実際、愛子のような男娼の逮捕を伝える当時の新聞にも「変態」などの見出しが目立つ。

「いまの社会にも潜む差別や偏見などの原型は1920~30年代に出揃って、ずっと続いていると言えます。ただ、愛子の生きた昭和初期はまだ、寛容さ・受け入れの感覚と、排除・蔑視する考え方が混在していた時代でしょう」

そうした時代に出版されたのが、「エロ・グロ日記」だった。古川さんはこうも語る。

「愛子は『変態』だから悩んでいるわけではない。純粋に自分たちの暮らしを面白おかしく淡々と語っています。つまり、彼女たちが特別ではない、同じ人間として暮らしているんだ、ということを伝える内容になっている」

「彼女は自分を肯定的に、当たり前だと受け入れて生きていますよね。その感覚を、おそらく当時の人たちは共有していたのでしょう。この作品は、社会が性的マイノリティに寛容であったひとつの証拠です」

男がオトコに恋したら

さて、「エロ・グロ日記」に戻ろう。物語の終盤、愛子は恋に落ちる。

相手は最初に出てきた「ゆうべの面白い男」ーー。25歳会社員のお客「上沼さん」だ。

これが恋かも知れない。
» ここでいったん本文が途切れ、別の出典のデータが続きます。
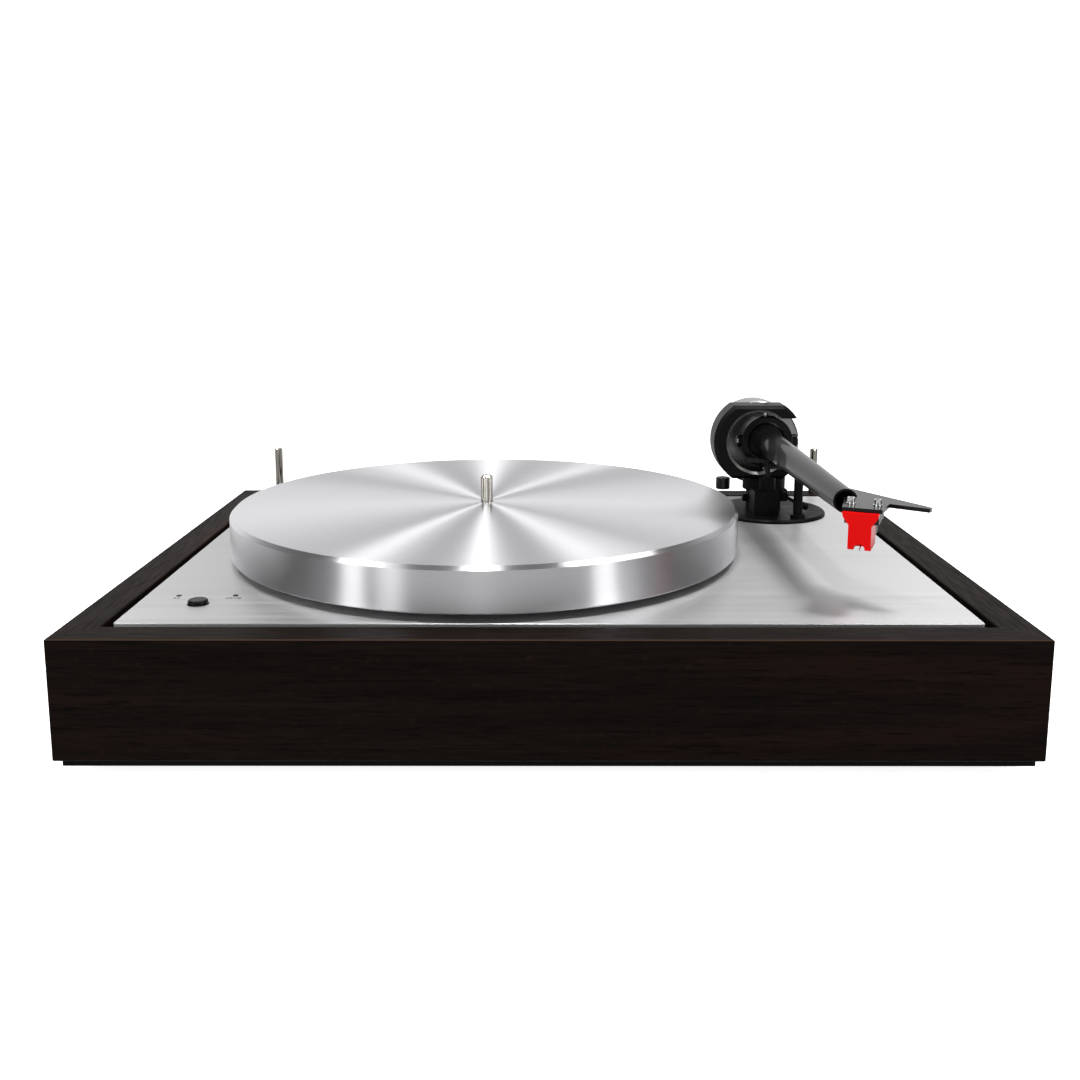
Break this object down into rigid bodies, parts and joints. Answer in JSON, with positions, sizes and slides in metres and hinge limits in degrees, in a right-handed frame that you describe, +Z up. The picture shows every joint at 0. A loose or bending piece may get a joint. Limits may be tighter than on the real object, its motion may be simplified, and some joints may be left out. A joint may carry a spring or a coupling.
{
  "type": "turntable record player",
  "caption": "Belt-driven record player: brushed top plate in a dark wooden frame, plain metal platter, straight tonearm on a ring-shaped yoke, hanging anti-skate weight and red cartridge.",
  "frame": {"origin": "on the table under the middle of the whole footprint, rear sockets included", "axes": "+X to the player's right as seen from its front, +Y to its back, where the sockets are, and +Z up"},
  "size_m": [0.462, 0.351, 0.1461],
  "materials": {
    "veneer": "dark open-grain veneer, satin",
    "black_board": "black board",
    "zinc_screws": "zinc plated",
    "foot_rubber": "moulded, matt",
    "foot_pad": "felt-like soft pad",
    "isolator": "soft elastomer",
    "brushed_plate": "brushed along its width, anodised grey",
    "bearing_metal": "machined",
    "bronze": "sintered bronze",
    "hard_ball": "polished ceramic",
    "polished_steel": "polished",
    "platter_aluminium": "turned, fine circular marks",
    "damping": "soft ring",
    "motor_steel": "dark plated",
    "pulley_aluminium": "turned",
    "belt_rubber": "ground flat",
    "board": "circuit board",
    "button_black": "moulded, glossy",
    "lamp": "small dark lens",
    "panel_metal": "black powder coat",
    "gold": "gold plated",
    "insulator": "black",
    "arm_black": "black satin anodised",
    "nut_steel": "zinc plated",
    "hex_screws": "black oxide",
    "yoke_black": "black, polished bright edges",
    "pivot_steel": "hardened, ground",
    "gimbal_black": "black gloss",
    "tube_black": "carbon fibre under clear coat",
    "cartridge_black": "moulded",
    "cartridge_red": "moulded red, glossy",
    "cantilever_metal": "drawn tube",
    "chrome_screws": "polished",
    "gold_pins": "gold plated",
    "stub_steel": "turned",
    "weight_metal": "turned, polished edges",
    "weight_insert": "black sleeve",
    "platform_black": "rubber coated",
    "lever_black": "black satin",
    "skate_steel": "polished",
    "skate_black": "black, smooth",
    "thread": "nylon thread",
    "lead_black": "sheathed lead"
  },
  "bodies": {
    "base": {"plinth_front": "veneer", "plinth_right": "veneer", "plinth_back": "veneer", "plinth_left": "veneer", "bottom_board": "black_board", "sub_chassis": "black_board", "case_screws": "zinc_screws", "motor_screws": "zinc_screws", "feet": "foot_rubber", "foot_pads": "foot_pad", "isolator_balls": "isolator", "motor_grommets": "isolator", "top_plate": "brushed_plate", "bearing_housing": "bearing_metal", "bearing_bush": "bronze", "thrust_ball": "hard_ball", "lid_rods": "polished_steel", "motor_plate": "motor_steel", "motor_body": "motor_steel", "drive_belt": "belt_rubber", "control_board": "board", "lamps": "lamp", "socket_panel": "panel_metal", "phono_sockets": "gold", "ground_post": "gold", "phono_insulators": "insulator", "power_socket": "insulator", "arm_base": "arm_black", "arm_pillar": "arm_black", "lift_block": "arm_black", "arm_rest": "arm_black", "pillar_nut": "nut_steel", "arm_screws": "hex_screws", "arm_yoke": "yoke_black", "yoke_pivots": "pivot_steel", "skate_wire": "skate_steel", "skate_thread": "thread", "inner_leads": "lead_black"},
    "platter": {"spindle": "polished_steel", "sub_platter": "bearing_metal", "platter": "platter_aluminium", "platter_damping_ring": "damping"},
    "motor_rotor": {"motor_shaft": "polished_steel", "pulley": "pulley_aluminium"},
    "button": {"speed_button": "button_black"},
    "gimbal": {"arm_gimbal": "gimbal_black", "gimbal_pivots": "pivot_steel"},
    "arm": {"bearing_block": "gimbal_black", "arm_tube": "tube_black", "cartridge_body": "cartridge_black", "stylus_unit": "cartridge_red", "cantilever": "cantilever_metal", "cartridge_screws": "chrome_screws", "cartridge_pins": "gold_pins", "rear_stub": "stub_steel"},
    "balance": {"counterweight": "weight_metal", "counterweight_insert": "weight_insert"},
    "cue": {"cue_lever": "lever_black"},
    "lift": {"lift_platform": "platform_black"},
    "skate": {"skate_weight": "skate_black"}
  },
  "joints": [
    {"name": "platter_spin", "type": "hinge", "parent": "base", "child": "platter", "pos_m": [-0.0374, -0.0033, 0.099], "axis": [0, 0, 1], "continuous": true},
    {"name": "motor_spin", "type": "hinge", "parent": "base", "child": "motor_rotor", "pos_m": [-0.13699, 0.0542, 0.084], "axis": [0, 0, 1], "continuous": true},
    {"name": "speed_press", "type": "slide", "parent": "base", "child": "button", "axis": [0, 0, -1], "range_m": [0, 0.001], "stiffness_N_per_m": 400, "springref_m": -0.001},
    {"name": "arm_swing", "type": "hinge", "parent": "base", "child": "gimbal", "pos_m": [0.1495, 0.0967, 0.1209], "axis": [0, 0, 1], "range_deg": [-50, 0]},
    {"name": "arm_tilt", "type": "hinge", "parent": "gimbal", "child": "arm", "pos_m": [0.1495, 0.0967, 0.1209], "axis": [-1, -0.0099, 0], "range_deg": [0, 2.6]},
    {"name": "balance_slide", "type": "slide", "parent": "arm", "child": "balance", "axis": [-0.0099, 1, 0], "range_m": [-0.002, 0.008]},
    {"name": "cue_turn", "type": "hinge", "parent": "base", "child": "cue", "pos_m": [0.1587, 0.0762, 0.086], "axis": [0, -1, 0], "range_deg": [0, 55]},
    {"name": "lift_rise", "type": "slide", "parent": "base", "child": "lift", "axis": [0, 0, 1], "range_m": [0, 0.0009]},
    {"name": "skate_rise", "type": "slide", "parent": "base", "child": "skate", "axis": [0, 0, 1], "range_m": [0, 0.0123], "deforming": ["skate_thread"]}
  ],
  "couplings": [
    {"joint": "motor_spin", "follows": "platter_spin", "ratio": 7.5},
    {"joint": "arm_tilt", "follows": "cue_turn", "ratio": 0.04727},
    {"joint": "lift_rise", "follows": "cue_turn", "m_per_rad": 0.000937},
    {"joint": "skate_rise", "follows": "arm_swing", "m_per_rad": -0.01409}
  ]
}
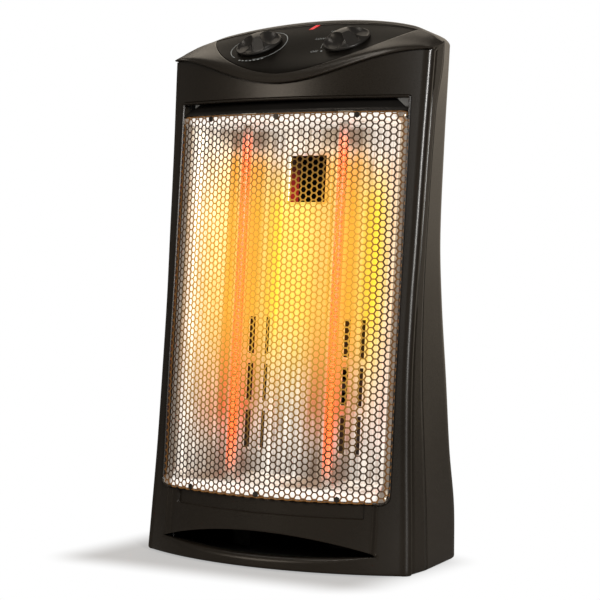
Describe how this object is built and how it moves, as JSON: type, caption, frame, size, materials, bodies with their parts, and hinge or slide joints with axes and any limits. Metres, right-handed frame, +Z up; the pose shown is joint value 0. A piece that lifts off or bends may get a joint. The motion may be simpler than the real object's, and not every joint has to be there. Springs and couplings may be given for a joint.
{
  "type": "quartz heater",
  "caption": "Tower quartz heater: upright quartz tubes in a bright reflector behind a bowed honeycomb guard, a fan, and thermostat and selector knobs on a sloping head.",
  "frame": {"origin": "on the floor, under the middle of the whole heater's box", "axes": "+Z up along the height, the guarded front faces -Y, +X to the right as seen from the front"},
  "size_m": [0.3368, 0.1956, 0.59],
  "materials": {
    "shell": "satin, fine moulded grain",
    "panel": "matte, darker than the shell",
    "knob": "soft satin",
    "black_plastic": "matte",
    "rubber": "matte",
    "guard_wire": "dark heat-proof coating",
    "dark_screw": "blackened",
    "reflector_sheet": "bright polished sheet",
    "galvanised": "galvanised sheet",
    "steel": "satin",
    "quartz": "milky quartz, glowing orange when on",
    "coil_wire": "resistance wire, glowing when on",
    "ceramic": "unglazed ceramic",
    "red_lens": "translucent red"
  },
  "bodies": {
    "body": {"front_bezel": "shell", "rear_housing": "shell", "control_panel": "panel", "base_plate": "black_plastic", "rubber_foot_1": "rubber", "rubber_foot_2": "rubber", "rubber_foot_3": "rubber", "rubber_foot_4": "rubber", "mesh_guard": "guard_wire", "hot_air_deflector": "guard_wire", "tip_switch_body": "black_plastic", "tip_switch_spring": "steel", "terminal_block": "black_plastic", "cord_gland": "black_plastic", "reflector": "reflector_sheet", "vent_duct": "galvanised", "heat_shield": "galvanised", "quartz_tube_left": "quartz", "quartz_tube_right": "quartz", "heating_coil_left": "coil_wire", "heating_coil_right": "coil_wire", "tube_cap_lower_left": "ceramic", "tube_cap_upper_left": "ceramic", "tube_cap_lower_right": "ceramic", "tube_cap_upper_right": "ceramic", "tube_bracket_lower": "galvanised", "tube_bracket_upper": "galvanised", "fan_shroud": "black_plastic", "fan_motor": "steel", "thermal_cutout": "ceramic", "thermostat_body": "black_plastic", "switch_body": "black_plastic", "indicator_lens": "red_lens", "guard_screw_1": "dark_screw", "guard_screw_2": "dark_screw", "guard_screw_3": "dark_screw", "guard_screw_4": "dark_screw", "guard_screw_5": "dark_screw", "guard_screw_6": "dark_screw", "base_screw_1": "steel", "base_screw_2": "steel", "base_screw_3": "steel", "base_screw_4": "steel", "housing_screw_1": "steel", "housing_screw_2": "steel", "shield_screw_1": "steel", "shield_screw_2": "steel", "shield_screw_3": "steel", "shield_screw_4": "steel", "shroud_screw_1": "steel", "shroud_screw_2": "steel", "motor_screw_1": "steel", "motor_screw_2": "steel"},
    "thermostat_dial": {"thermostat_knob": "knob", "thermostat_shaft": "steel"},
    "selector_dial": {"switch_knob": "knob", "switch_shaft": "steel"},
    "fan_rotor": {"fan_impeller": "black_plastic", "fan_shaft": "steel"},
    "tip_plunger": {"tip_switch_plunger": "steel"}
  },
  "joints": [
    {"name": "thermostat_turn", "type": "hinge", "parent": "body", "child": "thermostat_dial", "pos_m": [-0.0565, 0.00307, 0.5619], "axis": [0, -0.4973, 0.8676], "range_deg": [-163, 107]},
    {"name": "selector_turn", "type": "hinge", "parent": "body", "child": "selector_dial", "pos_m": [0.0565, 0.00307, 0.5619], "axis": [0, -0.4973, 0.8676], "range_deg": [0, 92]},
    {"name": "fan_spin", "type": "hinge", "parent": "body", "child": "fan_rotor", "pos_m": [0, 0.03052, 0.18725], "axis": [0, 0.9952, -0.0983], "continuous": true},
    {"name": "tip_plunger_slide", "type": "slide", "parent": "body", "child": "tip_plunger", "axis": [0, 0, -1], "range_m": [0, 0.006], "stiffness_N_per_m": 150, "springref_m": 0.009, "deforming": ["tip_switch_spring"]}
  ]
}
でも、恋なんてこんなにもツライ苦しいものだつたら、人生なんて、なんてさびしいものなんだらう。でも、オトコの僕が、男の上沼さんを愛してはならないのだらうか?きつと、神様はゆるしては下さらないかもしれないけれども、僕は泣いて神様に許していただきたいと思ふのだ

果たして、愛子の恋の行方はいかに。「エロ・グロ日記」は国会図書館の端末から閲覧できるほか、「近代日本のセクシュアリティ」(ゆまに書房、2009年)にも収録されている。